I cry out to the LORD;
I plead for the LORD’s mercy.
I pour out my complaints before him
and tell him all my troubles.
When I am overwhelmed,
you alone know the way I should turn.

Wherever I go,
my enemies have set traps for me.
I look for someone to come and help me,
but no one gives me a passing thought!
No one will help me;
no one cares a bit what happens to me.
Then I pray to you, O LORD.
I say, “You are my place of refuge.
You are all I really want in life.

Hear my cry,
for I am very low.
Rescue me from my persecutors,
for they are too strong for me.
Bring me out of prison
so I can thank you.
The godly will crowd around me,
for you are good to me.”

Matthew 5:43-48 (NRSV)

“You have heard that it was said, ‘You shall love your neighbor and hate your enemy.’ But I say to you, Love your enemies and pray for those who persecute you, so that you may be children of your Father in heaven; for he makes his sun rise on the evil and on the good, and sends rain on the righteous and on the unrighteous. For if you love those who love you, what reward do you have? Do not even the tax collectors do the same? And if you greet only your brothers and sisters, what more are you doing than others? Do not even the Gentiles do the same? Be perfect, therefore, as your heavenly Father is perfect.

CONSIDER THIS. . .

Our youngest son, Sam, has a strong sense of justice– especially when it comes to himself. His natural and prevailing disposition is to avenge himself when he senses even the slightest injustice comes his way. If one of his siblings does something to him, he is going to repay them. I am constantly trying to redirect his “eye for an eye” impulses into alternative possibilities. Recently, in one of those, let’s just call them coaching sessions, he threw up his hands in honest exasperation and said, “Dad, you’ve got to understand, I’m just a ‘get-back’ kind of person!”

It’s a little bit funny, but if I’m honest, that “get-back kind of person spirit” is in me too.
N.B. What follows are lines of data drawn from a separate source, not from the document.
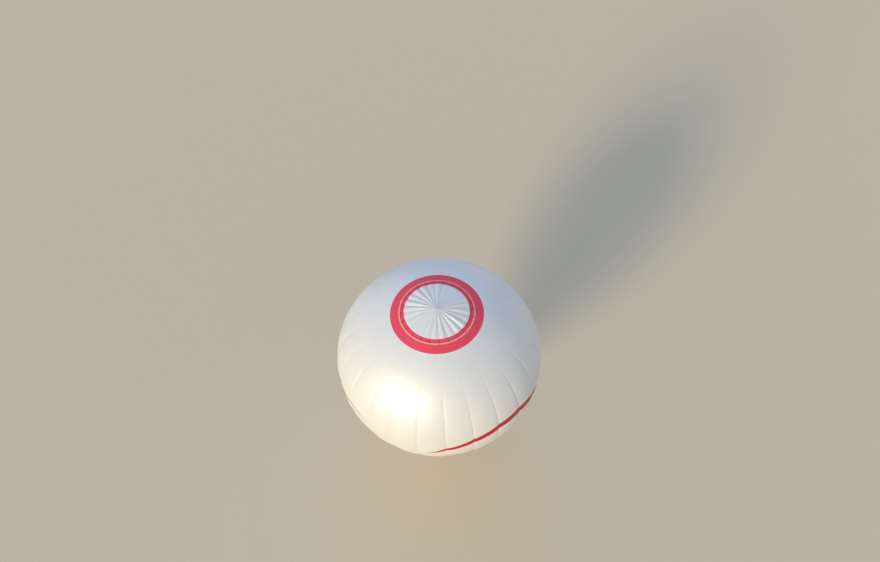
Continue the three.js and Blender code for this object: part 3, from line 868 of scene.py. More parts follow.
def addBlock(size, place=(0, 0, 0), bevel=0.003, segments=2):
    freshSelection()
    bpy.ops.mesh.primitive_cube_add(size=1)
    piece = placed(bpy.context.object, Matrix.LocRotScale(Vector(place), None, Vector(size)))
    if bevel:
        applyModifier(piece, "BEVEL", width=bevel, segments=segments)
    return smoothed(piece)


def addRing(radius, tube, place=(0, 0, 0), along=(0, 0, 1), around=48, sides=12):
    freshSelection()
    bpy.ops.mesh.primitive_torus_add(major_radius=radius, minor_radius=tube, major_segments=around,
                                     minor_segments=sides)
    return setPlace(smoothed(bpy.context.object), place, along)


def addNut(acrossCorners, height, place, along=(0, 0, 1)):
    # a hexagon with its corners chamfered by a small bevel
    freshSelection()
    bpy.ops.mesh.primitive_cylinder_add(vertices=6, radius=acrossCorners / 2, depth=height)
    piece = bpy.context.object
    applyModifier(piece, "BEVEL", width=height * 0.12, segments=1)
    return setPlace(smoothed(piece), place, along)


def bored(piece, radius, low, high, place, along=(0, 0, 1), sides=32):
    cutter = turnOnLathe(discProfile(radius, low, high), place, along, sides)
    applyModifier(piece, "BOOLEAN", object=cutter, operation="DIFFERENCE", solver="EXACT")
    bpy.data.objects.remove(cutter)
    return smoothed(piece)


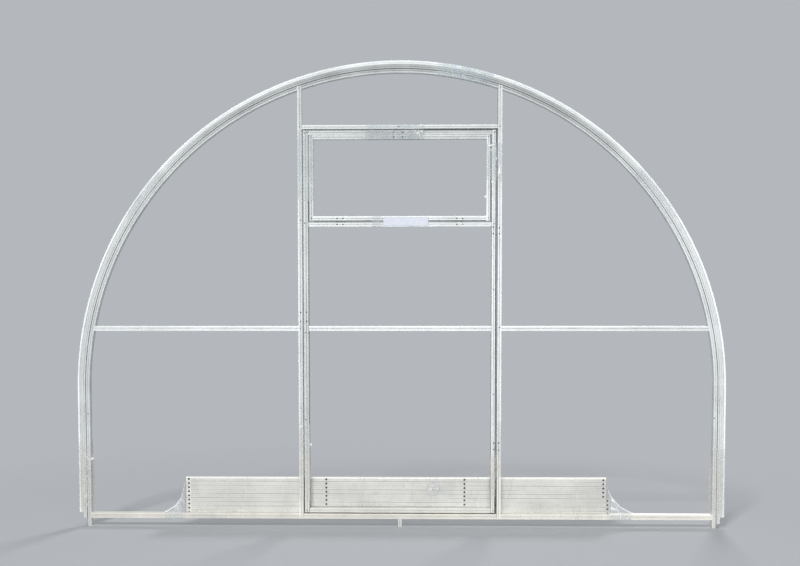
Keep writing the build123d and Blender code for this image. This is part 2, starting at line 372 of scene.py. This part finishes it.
def label_paper():
    """Plain white vinyl, a little soiled."""
    finish = Finish("blank_label_vinyl")
    place = finish.place()
    soil = finish.noise(place, 45.0, 5.0, 0.6)
    fine = finish.noise(place, 500.0, 2.0)
    colour = finish.mix(soil, tone(228, 232, 242), tone(208, 213, 224))
    return finish.surface(
        Base_Color=colour, Roughness=0.38 + soil * 0.15, Normal=finish.bump(fine * 0.3 + soil, 0.0002))


upright_finish = upright_aluminium()
level_finish = level_aluminium()
purlin_finish = purlin_aluminium()
hoop_finish = hoop_aluminium()
fitting_finish = zinc_steel()
rivet_finish = dark_steel()
film_finish = stretch_film("stretch_film", 0.3, 0.55, tone(226, 223, 216), tone(214, 221, 221))
# A darker copy of the film, for the winding over the door's top rails: painted shadow of the header.
shaded_film_finish = stretch_film("shaded_stretch_film", 0.66, 0.45, tone(180, 187, 187), tone(180, 187, 187))
thin_film_finish = stretch_film("thin_stretch_film", 0.04, 0.3, tone(200, 204, 204), tone(200, 204, 204))
web_film_finish = stretch_film("hanging_stretch_film", 0.24, 0.85, tone(222, 228, 233), tone(222, 228, 233))
label_finish = label_paper()


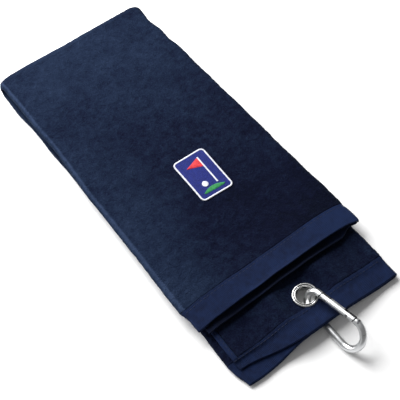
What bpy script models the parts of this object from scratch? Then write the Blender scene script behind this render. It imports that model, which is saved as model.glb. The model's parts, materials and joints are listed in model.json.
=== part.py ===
"""Golf towel: cotton cloth folded in thirds and then in half, with an
embroidered badge, a two-part grommet and a spring-gate carabiner.

Frame: metres, +Z up.  The origin is the centre of the lower half's underside.
+X runs along the towel from the half fold to the grommet end, +Y across it.
"""
import math

import bmesh
import bpy

for item in list(bpy.data.objects):
    bpy.data.objects.remove(item, do_unlink=True)

MM = 0.001
GAP = 0.3 * MM

# ---- folded cloth -----------------------------------------------------------
WIDTH = 132 * MM             # folded width, outside of both side folds
FLARE = 5 * MM               # each side of the flap stands this much wider at its end
LOWER_LENGTH = 316 * MM      # half fold to the grommet end
FLAP_LENGTH = 272.5 * MM     # half fold to the flap's end edge
PILE_T = 2.2 * MM            # velour terry cloth
PILE_PITCH = 2.5 * MM        # one folded layer to the next
HEM_T = 1.5 * MM             # flat-woven end hem, turned and stitched
HEM_PITCH = 1.8 * MM
LOWER_HEM_W = 16 * MM
FLAP_HEM_W = 18 * MM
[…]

Jesus knows the fundamental problem at the core of the core of our human nature and he speaks into it with the Sermon on the Mount. What is not saying is, “Try harder.” He is not saying, “Shame on you! You should know better!”

He says simply, “Be perfect as your Heavenly Father is perfect.”

He is not introducing a new morality or worse, a better self-help program. Jesus seems to be saying, “In your present state of self and way of being, what I am teaching you is utterly impossible. You won’t get to the place I’m talking about through a change by order of degrees. This way I speak of is a change by order of magnitude. It is like being re-born into another dimension or realm of possibility; a place which cannot be characterized by utopian human idealism. Our language can’t even begin to capture it– so let’s just call it perfect.

Faith is not believing that if you try harder you will get better and if you keep on you will eventually hit the mark. Faith is the God given capacity to see a bigger picture, a longer timeline, and to glimpse with increasing clarity the compelling likelihood of an impossible reality. Be perfect. It is a complete and total shifting of ones center of gravity.

It is seeing and inhabiting a reality where it doesn’t make sense to be a “get-back” person.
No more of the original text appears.